Archive for March, 2010

Fog day???

Woke up this morning to some light fog.  Called the number to see if school was delayed and it wasn’t so I got ready.  I was pulling out my clothes to get dressed and my hubby said we had a 2-hour delay.  Yippee!!  I threw in a couple of loads of laundry, baked the cupcakes for my son to take to school tomorrow and whipped up a batch of rice-krispee treats for his b-day dinner tomorrow night.  Again, I was pulling out my clothes to get dressed and the phone rang–3 hour delay!!!  This has never happened before.  My son’s elementary school won’t start until noon and I didn’t have to be to school until 10!  I decided to go to school around 9:00 and get some work done so I packed Justin up to go to grandma’s and found out we cancelled :(  I got grouchy for a minute but then realized that I was going to have to make up the day whether or not I enjoyed this one so I decided to make the best of it.  I got my errands run for the party this weekend and went through spring clothes to see what the boys will need.  Plus, I found a ton of cute tops and skirts that I bought on clearance last fall so I don’t need to buy anything!  Several don’t quite fit yet (I was about 215 last fall and I’m 235 now) but that’s what I call motivation!

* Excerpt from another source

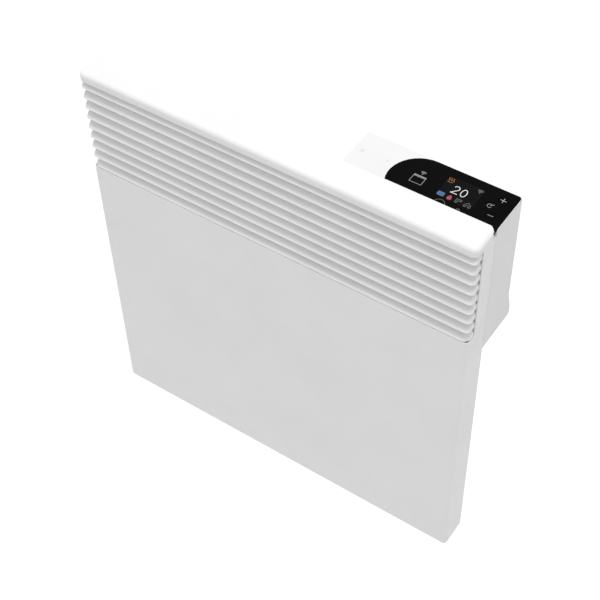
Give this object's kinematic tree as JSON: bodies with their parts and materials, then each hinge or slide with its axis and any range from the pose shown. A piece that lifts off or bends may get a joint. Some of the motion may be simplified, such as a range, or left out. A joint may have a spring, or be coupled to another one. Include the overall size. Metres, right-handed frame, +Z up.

Speaking of motivation, I think I need to stop watching TBL.  Every week after they show the transformation I get all fired up and want to start running to look as good as they do.  I was considering getting up 45 minutes early every morning to fit in more cardio and realized how stupid that was.  I barely pull myself out of bed at 5 as it is and plus, my hair looks better when I shower the night before so morning workouts are out.  What I can do, though, is add in some extra cardio after the boys go to bed at night.  Both boys are generally in bed by 8:45, so I can get in 30 minutes on the treadmill, hit the shower and still be in bed by around 9:30.  I’m going to dig out my C25K sheets and give it a whirl.  Since it’s only 3 days extra each week I figure I can do it MWF nights and Friday night doesn’t count b/c I don’t have to get up at 5:00 the next morning.  Sadly, my hubby and I are losers w/no social lives so an extra workout on a Friday night isn’t a big deal :)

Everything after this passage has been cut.